start Supplied data

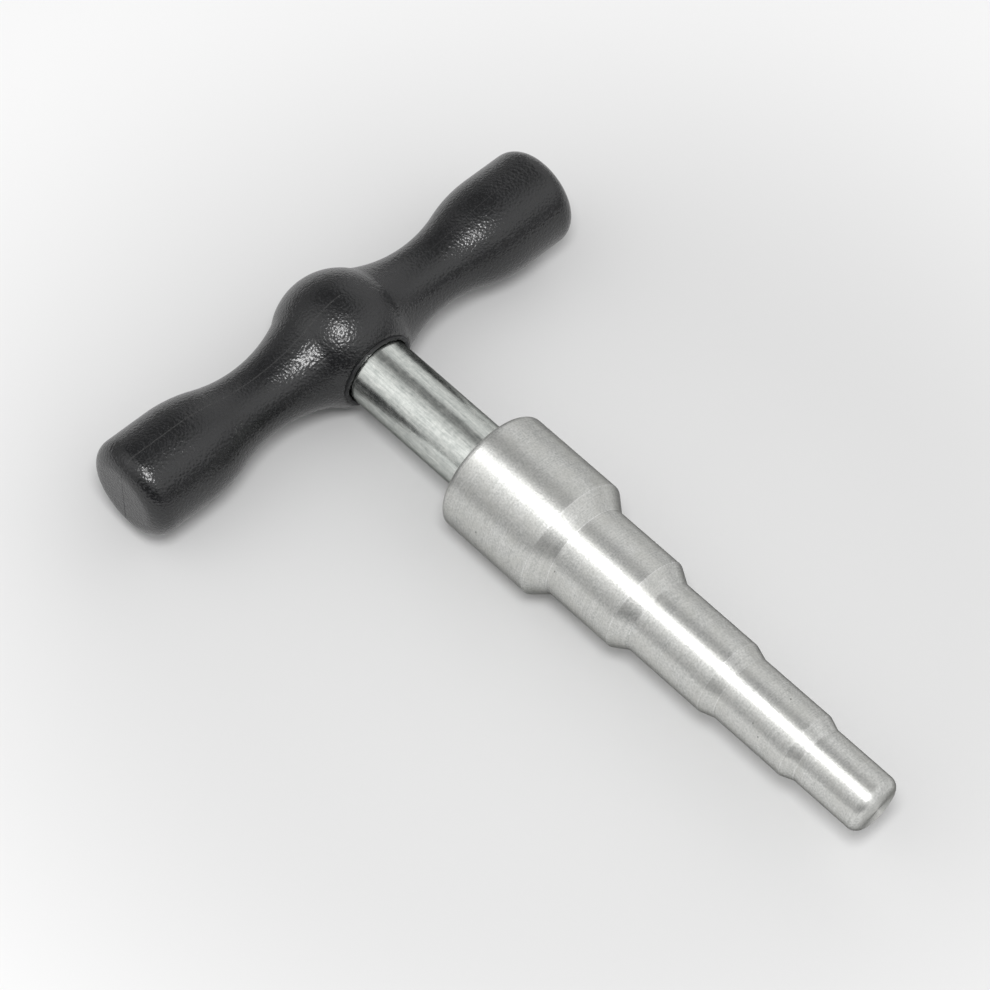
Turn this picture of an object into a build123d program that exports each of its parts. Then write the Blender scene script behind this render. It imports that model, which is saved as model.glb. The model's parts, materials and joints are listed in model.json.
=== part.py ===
"""T-handled stepped expander that rounds and sizes the ends of composite pipes.

A turned aluminium mandrel screws on to the front of a zinc-plated steel shank. The back of the
shank screws into a knurled brass bush, and the plastic T-handle is moulded round that bush.

The origin is the centre of the mandrel's flat nose. +X points out of the nose along the shank,
+Y runs along the handle and +Z is up as the tool lies flat. All sizes are in millimetres.
"""

from build123d import *
from math import acos, atan2, cos, degrees, radians, sin, tan
import os

# Mandrel: each land is turned to the bore of the pipe that it rounds
land_32_diameter = 26.0
land_26_diameter = 20.0
land_20_diameter = 16.0
land_18_diameter = 14.0
land_16_diameter = 12.0
land_32_length = 22.0
land_26_length = 15.75
land_20_length = 17.85
land_18_length = 16.25
land_16_length = 15.05
cone_32_to_26_length = 3.65
cone_26_to_20_length = 3.4
cone_20_to_18_length = 3.05
cone_18_to_16_length = 2.6
rear_chamfer = 1.0
nose_rounding = 2.0

# Shank: a plain bar with a turned-down threaded end at each shoulder
shank_diameter = 14.4
exposed_length = 30.6
shoulder_chamfer = 0.5

# Threaded ends, drawn as plain cylinders at the thread's nominal diameter
thread_diameter = 10.0
thread_clearance = 0.05
front_thread_length = 18.0
back_thread_length = 11.0
relief_diameter = 8.2
relief_length = 2.0
thread_lead_chamfer = 1.0
tapping_depth_allowance = 3.0
drill_diameter = 8.5
drill_point_angle = 118.0
hole_mouth_chamfer = 0.6

# Handle: a ball on the shank's axis with a waisted arm on each side
handle_half_length = 54.9
hub_ball_radius = 13.6
hub_flat_setback = 10.4
hub_edge_rounding = 0.8
arm_leaves_ball_angle = 48.5
hub_blend_radius = 1.5
neck_radius = 7.15
neck_offset = 22.2
waist_arc_radius = 30.0
shoulder_arc_radius = 30.0
grip_radius = 10.4
end_rounding = 4.0

# Mouth of the handle, where the shank goes in
mouth_clearance = 0.25
lip_width = 0.75
lip_height = 0.45
seat_depth = 4.0

# Knurled bush moulded into the handle
bush_diameter = 16.0
bush_length = 14.0
bush_groove_diameter = 13.0
bush_groove_width = 3.0
bush_chamfer = 0.5
knurl_count = 16
knurl_depth = 0.5

# Places along the shank's axis, measured back from the flat of the nose
lands = [
    (land_16_diameter, land_16_length, cone_18_to_16_length),
    (land_18_diameter, land_18_length, cone_20_to_18_length),
    (land_20_diameter, land_20_length, cone_26_to_20_length),
    (land_26_diameter, land_26_length, cone_32_to_26_length),
    (land_32_diameter, land_32_length, 0.0),
]
mandrel_length = sum(length + cone for _, length, cone in lands)
mandrel_rear = -mandrel_length
mouth_face = mandrel_rear - exposed_length
hub_flat = mouth_face - lip_height
hub_centre = hub_flat - hub_flat_setback
bush_front = mouth_face - seat_depth
mouth_radius = shank_diameter / 2 + mouth_clearance
lip_radius = mouth_radius + lip_width
thread_radius = thread_diameter / 2
tapped_radius = thread_radius + thread_clearance


def stepped_mandrel():
    """Turned aluminium mandrel, with a blind tapped hole in its rear face."""
    with BuildPart() as mandrel:
        with BuildSketch(Plane.XY):
            with BuildLine():
                outline = [(0, 0)]
                station = 0.0
                for diameter, length, cone in lands:
                    outline.append((station, diameter / 2))
                    station -= length
                    outline.append((station, diameter / 2))
                    station -= cone
                outline.append((station, 0))
                Polyline(*outline, close=True)
            make_face()
        revolve(axis=Axis.X)
        rims = mandrel.edges().filter_by(GeomType.CIRCLE).sort_by(Axis.X)
        chamfer(rims[0], rear_chamfer)
        fillet(rims[-1], nose_rounding)

        # The tapped depth is the threaded end's length and a little more, then the drill's point
        tapped_depth = front_thread_length + tapping_depth_allowance
        point_length = drill_diameter / 2 / tan(radians(drill_point_angle / 2))
        with BuildSketch(Plane.XY):
            with BuildLine():
                Polyline(
                    (mandrel_rear, 0),
                    (mandrel_rear, tapped_radius + hole_mouth_chamfer),
                    (mandrel_rear + hole_mouth_chamfer, tapped_radius),
                    (mandrel_rear + tapped_depth, tapped_radius),
                    (mandrel_rear + tapped_depth, drill_diameter / 2),
                    (mandrel_rear + tapped_depth + point_length, 0),
                    close=True,
                )
            make_face()
        revolve(axis=Axis.X, mode=Mode.SUBTRACT)
    return mandrel.part


def shank():
    """Zinc-plated bar from the bush's front face to the mandrel's rear face."""

    def threaded_end(shoulder, length, direction):
        relief_radius = relief_diameter / 2
        return [
            (shoulder, relief_radius),
            (shoulder + direction * relief_length, relief_radius),
            (shoulder + direction * relief_length, thread_radius),
            (shoulder + direction * (length - thread_lead_chamfer), thread_radius),
            (shoulder + direction * length, thread_radius - thread_lead_chamfer),
            (shoulder + direction * length, 0),
        ]

    bar_radius = shank_diameter / 2
    with BuildPart() as bar:
        with BuildSketch(Plane.XY):
            with BuildLine():
                Polyline(
                    *reversed(threaded_end(bush_front, back_thread_length, -1)),
                    (bush_front, bar_radius - shoulder_chamfer),
                    (bush_front + shoulder_chamfer, bar_radius),
                    (mandrel_rear - shoulder_chamfer, bar_radius),
                    (mandrel_rear, bar_radius - shoulder_chamfer),
                    *threaded_end(mandrel_rear, front_thread_length, 1),
                    close=True,
                )
            make_face()
        revolve(axis=Axis.X)
    return bar.part


def handle_bush():
    """Brass bush, knurled in two bands so that the moulded handle can't turn or pull off."""
    bush_radius = bush_diameter / 2
    bush_back = bush_front - bush_length
    groove_middle = bush_front - bush_length / 2
    with BuildPart() as bush:
        with BuildSketch(Plane.YZ.offset(bush_back)):
            Circle(bush_radius)
        extrude(amount=bush_length)
        chamfer(bush.edges().filter_by(GeomType.CIRCLE), bush_chamfer)

        # One knurl groove is a V across the rim, and the rest repeat it round the axis
        with BuildSketch(Plane.YZ.offset(bush_back)):
            with PolarLocations(bush_radius, knurl_count):
                RegularPolygon(knurl_depth, 4)
        extrude(amount=bush_length, mode=Mode.SUBTRACT)

        with BuildSketch(Plane.YZ.offset(groove_middle)):
            Circle(bush_diameter)
            Circle(bush_groove_diameter / 2, mode=Mode.SUBTRACT)
        extrude(amount=bush_groove_width / 2, both=True, mode=Mode.SUBTRACT)

        with Locations(Plane.YZ.offset(bush_front)):
            CounterSinkHole(
                tapped_radius,
                tapped_radius + hole_mouth_chamfer,
                depth=bush_length,
                counter_sink_angle=90,
            )
    return bush.part


def t_handle(bush):
    """Moulded handle: a ball and two waisted arms turned about one axis, closed round the bush."""
    # Outwards from the neck, two equal turns make an S up to the grip
    grip_rise = grip_radius - neck_radius
    outer_turn = degrees(acos(1 - grip_rise / (waist_arc_radius + shoulder_arc_radius)))

    # Inwards from the neck, one arc runs up to the point where the arm leaves the ball
    join_angle = radians(arm_leaves_ball_angle)
    join = (hub_ball_radius * cos(join_angle), hub_ball_radius * sin(join_angle))
    join_run = neck_offset - join[0]
    join_rise = join[1] - neck_radius
    inner_turn = degrees(2 * atan2(join_rise, join_run))
    inner_arc_radius = (join_run**2 + join_rise**2) / (2 * join_rise)

    neck = (neck_offset, neck_radius)
    grip_end = (handle_half_length, grip_radius)
    with BuildPart() as handle:
        with BuildSketch(Plane.YZ.offset(hub_centre)) as section:
            with BuildLine():
                CenterArc((0, 0), hub_ball_radius, arm_leaves_ball_angle, 90 - arm_leaves_ball_angle)
                JernArc(neck, (-1, 0), inner_arc_radius, -inner_turn)
                waist = JernArc(neck, (1, 0), waist_arc_radius, outer_turn)
                shoulder = JernArc(waist @ 1, waist % 1, shoulder_arc_radius, -outer_turn)
                Polyline(shoulder @ 1, grip_end, (handle_half_length, 0), (0, 0), (0, hub_ball_radius))
            make_face()
            fillet(section.vertices().sort_by_distance(join)[0], hub_blend_radius)
            fillet(section.vertices().sort_by_distance(grip_end)[0], end_rounding)
            mirror(about=Plane.YZ)
        revolve(axis=Axis((hub_centre, 0, 0), (0, 1, 0)))

        # The front of the ball is faced off square to the shank
        with BuildSketch(Plane.YZ.offset(hub_flat)):
            Rectangle(2 * hub_ball_radius, 2 * hub_ball_radius)
        extrude(amount=hub_ball_radius, mode=Mode.SUBTRACT)
        flat_rim = handle.faces().sort_by(Axis.X)[-1].edges()
        fillet(flat_rim, hub_edge_rounding)

        with BuildSketch(Plane.YZ.offset(hub_flat)):
            Circle(lip_radius)
        extrude(amount=lip_height)

        with BuildSketch(Plane.YZ.offset(bush_front)):
            Circle(mouth_radius)
        extrude(amount=mouth_face - bush_front, mode=Mode.SUBTRACT)

        # The moulding closes on the bush and leaves room behind it for the threaded end
        add(bush, mode=Mode.SUBTRACT)
        with BuildSketch(Plane.YZ.offset(bush_front)):
            Circle(tapped_radius + hole_mouth_chamfer)
        extrude(amount=-bush_length, mode=Mode.SUBTRACT)
    return handle.part


os.makedirs("parts", exist_ok=True)
brass_bush = handle_bush()
pieces = {
    "stepped_mandrel": stepped_mandrel(),
    "shank": shank(),
    "handle_bush": brass_bush,
    "t_handle": t_handle(brass_bush),
}
for name, piece in pieces.items():
    piece.label = name
    export_step(piece, f"parts/{name}.step")
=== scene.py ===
# %% [markdown]
# # A T-handled pipe expander
#
# The tool rounds and sizes the cut end of a composite pipe. A turned aluminium mandrel carries one
# land for each pipe size, a zinc-plated steel shank joins it to a black moulded T-handle, and a
# brass bush inside the handle holds the shank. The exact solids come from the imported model. This
# lesson gives them the finish of the real thing, and remodels the two pieces whose surfaces show
# the most of how they were made: the moulded handle and the turned mandrel.
#
# Everything is in metres in the tool's own frame: the origin is the centre of the mandrel's nose,
# +X points out of the nose, +Y runs along the handle and +Z is up as the tool lies flat.

import json
from math import acos, atan2, cos, degrees, pi, radians, sin, sqrt

import bpy
from mathutils import Matrix, Vector


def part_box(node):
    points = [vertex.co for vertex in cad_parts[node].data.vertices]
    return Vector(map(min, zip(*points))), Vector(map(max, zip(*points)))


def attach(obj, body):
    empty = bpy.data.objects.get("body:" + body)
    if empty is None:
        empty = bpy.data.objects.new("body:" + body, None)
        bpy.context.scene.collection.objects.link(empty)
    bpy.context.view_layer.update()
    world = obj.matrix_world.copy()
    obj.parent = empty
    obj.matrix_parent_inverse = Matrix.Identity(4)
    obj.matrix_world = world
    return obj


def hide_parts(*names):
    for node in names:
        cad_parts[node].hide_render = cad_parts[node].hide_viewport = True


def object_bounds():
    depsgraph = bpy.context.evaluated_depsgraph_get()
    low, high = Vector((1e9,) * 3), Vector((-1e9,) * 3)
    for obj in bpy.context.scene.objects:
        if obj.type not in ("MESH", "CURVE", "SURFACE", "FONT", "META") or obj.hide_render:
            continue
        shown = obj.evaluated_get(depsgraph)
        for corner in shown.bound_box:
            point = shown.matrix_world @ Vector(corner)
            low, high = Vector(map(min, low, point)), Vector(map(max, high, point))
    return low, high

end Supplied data

> **Task description**: Only the lines from the one containing "for name, piece" through the one containing "obj.matrix_parent_inverse = Matrix.Identity(4)" are to be reproduced, exactly as they appear.

> **Solution to this problem**:
for name, piece in pieces.items():
    piece.label = name
    export_step(piece, f"parts/{name}.step")
=== scene.py ===
# %% [markdown]
# # A T-handled pipe expander
#
# The tool rounds and sizes the cut end of a composite pipe. A turned aluminium mandrel carries one
# land for each pipe size, a zinc-plated steel shank joins it to a black moulded T-handle, and a
# brass bush inside the handle holds the shank. The exact solids come from the imported model. This
# lesson gives them the finish of the real thing, and remodels the two pieces whose surfaces show
# the most of how they were made: the moulded handle and the turned mandrel.
#
# Everything is in metres in the tool's own frame: the origin is the centre of the mandrel's nose,
# +X points out of the nose, +Y runs along the handle and +Z is up as the tool lies flat.

import json
from math import acos, atan2, cos, degrees, pi, radians, sin, sqrt

import bpy
from mathutils import Matrix, Vector


def part_box(node):
    points = [vertex.co for vertex in cad_parts[node].data.vertices]
    return Vector(map(min, zip(*points))), Vector(map(max, zip(*points)))


def attach(obj, body):
    empty = bpy.data.objects.get("body:" + body)
    if empty is None:
        empty = bpy.data.objects.new("body:" + body, None)
        bpy.context.scene.collection.objects.link(empty)
    bpy.context.view_layer.update()
    world = obj.matrix_world.copy()
    obj.parent = empty
    obj.matrix_parent_inverse = Matrix.Identity(4)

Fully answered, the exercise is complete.